Polestar Hearth began as a cottage industry making bread the slow, old-fashioned way: baked in a brick oven, using only flour, water, sea salt and culture. This beautiful video by Guelph’s own Blair Cameron was shot in the old backyard bakery on a chilly day in March 2015. After nine years of backyard baking, we moved to a street-front shop, and now employ a team of a dozen craftspeople who care about food and community and really good bread.


Jesse the Bakerator

Jesse the Bakerator

My background in craft

Working with my hands in craft and art has been my nature since childhood. Starting as a young boy in my father’s boat and cabinet shop, I went on to a career in musical instrument construction and repair.

That work brought me to Guelph in early 2002, when I was offered a position at Folkway Music, a budding music shop that was soon to become one of the premier vintage guitar emporiums in the world. It was my privilege and responsibility to work subtle repairs on some of the finest acoustic guitars of the 20th century.

After six years with Folkway, I made a huge shift, dreaming of filling a hole in the “good bread desert” of Guelph, thereby doing work that would serve my community directly and at a price point my own young family could afford. I built a little brick oven and began the journey of unravelling sourdough’s secrets.

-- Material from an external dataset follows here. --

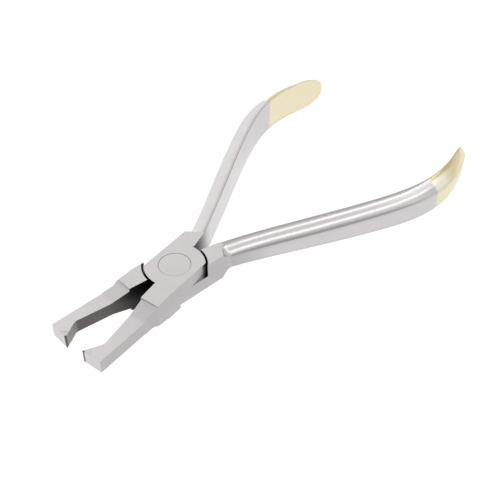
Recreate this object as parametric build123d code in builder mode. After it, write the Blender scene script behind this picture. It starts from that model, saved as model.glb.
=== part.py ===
from build123d import *
import math
import os

# Lap-jointed orthodontic pliers with hooked jaws, shown partly open.
# Two forgings cross at a flush rivet; each carries one handle and the jaw on the
# other side of the pivot. The lower forging is the upper one turned over.

# Frame: the origin is on the pivot axis, on the lower flat of the joint.
# +X runs towards the handles and +Z along the pivot axis. Sizes are in millimetres.

# Joint
joint_thickness = 8.6
joint_width = 13.2
plate_radius = 8.7
plate_clearance = 0.6
lap_clearance = 0.04
opening_angle = 10.3

# Rivet: its shaft is pressed into the lower half and runs in the upper one
rivet_radius = 2.75
rivet_bore_clearance = 0.03
rivet_head_radius = 4.6
rivet_head_thickness = 1.7
rivet_head_clearance = 0.06
rivet_tail_radius = 4.0
rivet_tail_depth = 1.3

# Jaws, measured from the pivot towards the tips
jaw_shoulder = 15.8
jaw_step = 0.9
jaw_step_round = 0.6
jaw_ramp_length = 5.4
jaw_thickness = 4.2
jaw_reach = 37.0
jaw_root_relief = 0.95
hook_length = 5.0
jaw_waist_relief = 3.0
jaw_waist_round = 2.0
jaw_end_narrowing = 0.35
jaw_corner_start = 10.5
jaw_corner_cut = 1.2
tip_gap = 0.06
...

A year and a half later I built a garage bakery and a much bigger brick oven and began Polestar Hearth in earnest. The community supported my efforts very kindly and for 9 years we operated a BreadShare, baking bread outdoors and delivering to homes throughout Guelph in whether fair and foul.

In 2016 we had the opportunity to take over a derelict laundromat a few blocks from home, and within the year the Polestar Hearth Bakery you’ve come to know and love was born, funded completely by small loans from community members.

Through the support of community and customers, within a few years those loans were paid off. We now employ more than a dozen people, in a range from highly skilled artisans to folks just learning, and provide Good Bread and pastries to hundreds of customers daily. I am grateful for the family and the community that has believed in my work day by day on this journey. What a long, strange trip it’s been!